Provision of theatre sessions for vascular surgery
>> Daytime general emergency theatre sessions

If it was unlikely that a hospital had provision for dedicated vascular emergency theatre sessions, did hospitals at least have daytime theatre sessions allocated for surgical emergency cases of all sorts?

Figure 10. Dedicated emergency daytime theatre in hospitals by size of vascular unit n=181. Percentages refer to hospitals without dedicated emergency daytime theatre.

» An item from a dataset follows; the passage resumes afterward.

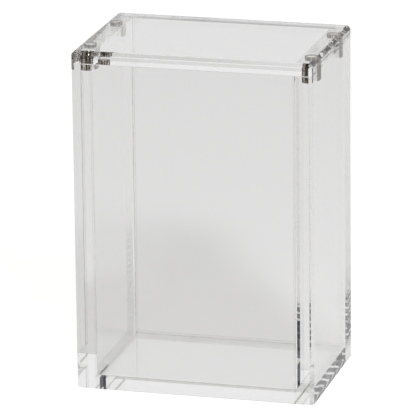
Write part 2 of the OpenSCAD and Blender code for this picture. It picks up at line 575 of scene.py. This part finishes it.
def is_foot(centre, normal):
    """True under the rim of the box, where the upright plates lead the light down to the ground."""
    past_room = centre.y < room_low.y or centre.y > room_high.y or abs(centre.x) > room_high.x
    return normal.z < -FACING and centre.z < EDGE_BREAK and past_room


def in_seat(centre, magnets):
    """True where a face is the wall or the end of a magnet's seat."""
    for magnet in magnets:
        low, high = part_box(magnet)
        middle = (low + high) / 2
        across = Vector((centre.x - middle.x, centre.y - middle.y)).length
        tall = low.z - 2 * SEAT_GAP < centre.z < high.z + 2 * SEAT_GAP
        if across < (high.x - low.x) / 2 + 2 * SEAT_GAP and tall:
            return True
    return False


def finish_plate(piece, node, seats):
    """Gives each face of a plate its finish, by where it is and which way it looks."""
    low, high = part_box(node)
    spans = high - low
    thin_axis = min(range(3), key=lambda axis: spans[axis])
    piece.data.materials.clear()
    for finish in PLATE_FINISHES:
        piece.data.materials.append(finish)
    for face in piece.data.polygons:
        centre = face.center
        normal = face.normal
        if in_seat(centre, seats):
            finish = SEAT_FILM_AND_PAINTED_REFLECTION
        elif is_glued(centre, normal):
            finish = seam_finish(centre, normal)
        elif is_foot(centre, normal):
            finish = FOOT
        elif abs(normal[thin_axis]) > FACING:
            finish = FLAT_ACRYLIC if thin_axis == 2 else ACRYLIC
        else:
            finish = EDGE
        face.material_index = PLATE_FINISHES.index(finish)
    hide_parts(node)


def cut_plate(node, seats=()):
    """One plate of the box: square where it is glued, bevelled where it is on the outside."""
    low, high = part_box(node)
    piece = block(node.replace("_", "-"), low, high)
    box_high = Vector((case_high.x, case_high.y, wall_top))
    top = (EDGE_BREAK, WALL_TOP_BREAK)
    cut_bevels(piece, edge_planes(case_low, box_high, CORNER_BEVEL, EDGE_BREAK, top))
    for point, normal in (
        ((0, room_low.y, 0), (0, 1, 0)),
        ((0, room_high.y, 0), (0, 1, 0)),
        ((0, 0, room_low.z), (0, 0, 1)),
    ):
        cut_plane(piece, point, normal)
    for magnet in seats:
        magnet_seat(piece, magnet, -1)
    return piece


def copy_of(piece, name, move=(0, 0, 0), turn=0):
    """A second piece of the same shape with its own mesh, turned about the middle and moved."""
    pick(piece)
    bpy.ops.object.duplicate()
    second = bpy.context.object
    second.name = name
    second.rotation_euler = (0, 0, turn)
    second.location = move
    keep_place_in_mesh(second)
    return second


def glued_box():
    """The five glued plates. The rear panel and the right wall are the front panel and the left wall
    turned half round."""
    left_seats = ["wall_magnet_front_left", "wall_magnet_rear_left"]
    right_seats = ["wall_magnet_front_right", "wall_magnet_rear_right"]
    base = cut_plate("base_plate")
    front = cut_plate("front_panel")
    left = cut_plate("left_wall", left_seats)
    back = copy_of(front, "back-panel", turn=math.pi)
    right = copy_of(left, "right-wall", turn=math.pi)
    for plate, node, seats in (
        (base, "base_plate", ()),
        (front, "front_panel", ()),
        (back, "back_panel", ()),
        (left, "left_wall", left_seats),
        (right, "right_wall", right_seats),
    ):
        finish_plate(plate, node, seats)
        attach(plate, "case")


def lid():
    """The loose plate on top, bevelled round its top, with a seat over each wall magnet."""
    low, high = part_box("lid_plate")
    low = low + Vector((0, 0, LID_FILM))
    piece = block("lid-plate", low, high)
    top = (LID_BEVEL, LID_BEVEL)
    cut_bevels(piece, edge_planes(low, high, CORNER_BEVEL, EDGE_BREAK, top))
    soften_arrises(piece, low.z + EDGE_BREAK * 2)
    seats = ["lid_magnet_" + corner for corner in CORNERS]
    for magnet in seats:
        magnet_seat(piece, magnet, 1)
    finish_plate(piece, "lid_plate", seats)
    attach(piece, "lid")


def rod_magnet(node):
    """A plated rod with rounded rims, standing where the node is."""
    low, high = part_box(node)
    centre = (low + high) / 2
    piece = rod(node.replace("_", "-"), (high.x - low.x) / 2, low.z, high.z, centre.x, centre.y)

    def is_rim(edge):
        return abs(edge.verts[0].co.z - edge.verts[1].co.z) < NEAR

    bevel_edges(piece, is_rim, MAGNET_BEVEL, MAGNET_BEVEL_STEPS)
    piece.data.materials.append(NICKEL)
    pick(piece)
    bpy.ops.object.shade_smooth_by_angle(angle=MAGNET_SMOOTH_ANGLE)
    return piece


def magnets(row, body):
    """The four magnets of the walls or of the lid: one is made and the others are copied from it."""
    nodes = [row + "_magnet_" + corner for corner in CORNERS]
    first = rod_magnet(nodes[0])
    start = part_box(nodes[0])[0]
    pieces = [first]
    for node in nodes[1:]:
        pieces.append(copy_of(first, node.replace("_", "-"), move=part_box(node)[0] - start))
    for piece, node in zip(pieces, nodes):
        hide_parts(node)
        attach(piece, body)


def heading(azimuth, elevation):
    """The direction towards a place in the studio, given in degrees."""
    azimuth = math.radians(azimuth)
    elevation = math.radians(elevation)
    level = math.cos(elevation)
    return Vector((level * math.cos(azimuth), level * math.sin(azimuth), math.sin(elevation)))


def floor():
    """White by its own glow to the camera and in the glass, over a diffuse colour that takes the
    shadow."""
    deselect()
    bpy.ops.mesh.primitive_plane_add(size=FLOOR_SIZE, location=(0, 0, case_low.z - FLOOR_DROP))
    ground = bpy.context.object
    ground.name = "floor"
    keep_place_in_mesh(ground)
    material, nodes, links, output = new_material("floor")
    seen_by = nodes.new("ShaderNodeLightPath").outputs
    seen = product(nodes, links, seen_by["Is Camera Ray"], FLOOR_GLOW_SEEN)
    in_glass = math_node(
        nodes, links, "MAXIMUM", seen_by["Is Transmission Ray"], seen_by["Is Glossy Ray"])
    strength = math_node(nodes, links, "MULTIPLY_ADD", in_glass, FLOOR_GLOW_IN_GLASS, seen)
    glow = nodes.new("ShaderNodeEmission")
    links.new(strength, glow.inputs["Strength"])
    diffuse = nodes.new("ShaderNodeBsdfDiffuse")
    diffuse.inputs["Color"].default_value = FLOOR_COLOUR
    both = nodes.new("ShaderNodeAddShader")
    links.new(diffuse.outputs["BSDF"], both.inputs[0])
    links.new(glow.outputs["Emission"], both.inputs[1])
    links.new(both.outputs["Shader"], output.inputs["Surface"])
    ground.data.materials.append(material)


def area_mask(nodes, links, direction, area):
    """1 inside a rectangle of the studio's walls, fading to 0 over its soft edge."""
    centre = heading(area["azimuth"], area["elevation"])
    across = heading(area["azimuth"] + 90, 0)
    up = across.cross(centre) * -1

    def along(axis):
        dot = nodes.new("ShaderNodeVectorMath")
        dot.operation = "DOT_PRODUCT"
        links.new(direction, dot.inputs[0])
        dot.inputs[1].default_value = axis
        return dot.outputs["Value"]

    masks = []
    for axis, half in zip((across, up), area["half"]):
        angle = math_node(nodes, links, "ARCTAN2", along(axis), along(centre))
        size = math_node(nodes, links, "ABSOLUTE", angle)
        outside = math.radians(half + area["soft"])
        inside = math.radians(half - area["soft"])
        masks.append(ramp(nodes, links, size, (outside, 0), (inside, 1), "SMOOTHSTEP"))
    return product(nodes, links, *masks)


def room_light():
    """White to the camera. For every other ray it is a pale room with bright walls at the rear and
    the front, a darker ceiling and three small dark flags."""
    world = bpy.data.worlds.new("studio")
    bpy.context.scene.world = world
    world.use_nodes = True
    world.cycles.sampling_method = "NONE"
    nodes = world.node_tree.nodes
    links = world.node_tree.links
    nodes.clear()
    direction = nodes.new("ShaderNodeTexCoord").outputs["Generated"]
    colour = ROOM_COLOUR
    for area in STUDIO_AREAS:
        mask = area_mask(nodes, links, direction, area)
        colour = mix_colours(nodes, links, mask, colour, area["colour"])
    room = nodes.new("ShaderNodeBackground")
    links.new(colour, room.inputs["Color"])
    white = nodes.new("ShaderNodeBackground")
    white.inputs["Color"].default_value = (1, 1, 1, 1)
    to_camera = nodes.new("ShaderNodeLightPath").outputs["Is Camera Ray"]
    surface = mix_shaders(
        nodes, links, to_camera, room.outputs["Background"], white.outputs["Background"])
    output = nodes.new("ShaderNodeOutputWorld")
    links.new(surface, output.inputs["Surface"])


def key_light():
    """A small soft lamp at the front right, which throws the case's pale shadow behind it."""
    deselect()
    spot = heading(KEY_LIGHT["azimuth"], KEY_LIGHT["elevation"]) * KEY_LIGHT["distance"]
    bpy.ops.object.light_add(type="AREA", location=spot)
    lamp = bpy.context.object
    lamp.name = "key-light"
    lamp.data.size = KEY_LIGHT["size"]
    lamp.data.energy = KEY_LIGHT["watts"]
    lamp.data.cycles.use_multiple_importance_sampling = False
    lamp.rotation_euler = (-spot).to_track_quat("-Z", "Y").to_euler()


def camera():
    """Looks at the case from its front right and a little above."""
    back = Vector((
        math.sin(CAMERA_AZIMUTH) * math.cos(CAMERA_ELEVATION),
        -math.cos(CAMERA_AZIMUTH) * math.cos(CAMERA_ELEVATION),
        math.sin(CAMERA_ELEVATION),
    ))
    data = bpy.data.cameras.new("camera")
    data.sensor_width = CAMERA_SENSOR
    data.lens = CAMERA_LENS
    eye = bpy.data.objects.new("camera", data)
    bpy.context.scene.collection.objects.link(eye)
    turned = (
        Matrix.Rotation(CAMERA_AZIMUTH, 4, "Z")
        @ Matrix.Rotation(math.pi / 2 - CAMERA_ELEVATION, 4, "X")
        @ Matrix.Rotation(CAMERA_ROLL, 4, "Z")
    )
    eye.matrix_world = Matrix.Translation(CAMERA_TARGET + back * CAMERA_DISTANCE) @ turned
    bpy.context.scene.camera = eye


glued_box()
lid()
magnets("wall", "case")
magnets("lid", "lid")
floor()
room_light()
key_light()
camera()

# Light turns many times inside the plates, so the rays are followed further than by default
scene = bpy.context.scene
scene.view_settings.view_transform = "Standard"
scene.cycles.blur_glossy = 0
scene.cycles.max_bounces = 32
scene.cycles.transmission_bounces = 32
scene.cycles.glossy_bounces = 24
scene.cycles.transparent_max_bounces = 64

deselect()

It is very disappointing that 18% of hospitals (30/166) did not have theatres immediately available (NCEPOD theatres) for emergency surgery during the daytime (Figure 10). Larger units were more likely to have NCEPOD theatres, but provision was not universal even in this group of institutions. These facilities were first recommended by NCEPOD in 1990. If a patient presents with a ruptured aortic aneurysm and the hospital does not have an emergency theatre, the patient will have to wait until an ongoing operation is finished and the theatre is cleared before surgery can commence. Any delay in operating on a ruptured aneurysm has the potential to affect adversely the patient’s outcome. It is hard to understand the clinical priorities in hospitals that do not provide daytime emergency theatres when so many hospitals have managed to establish this facility. Trusts should give serious consideration to this issue in the interests of patient safety.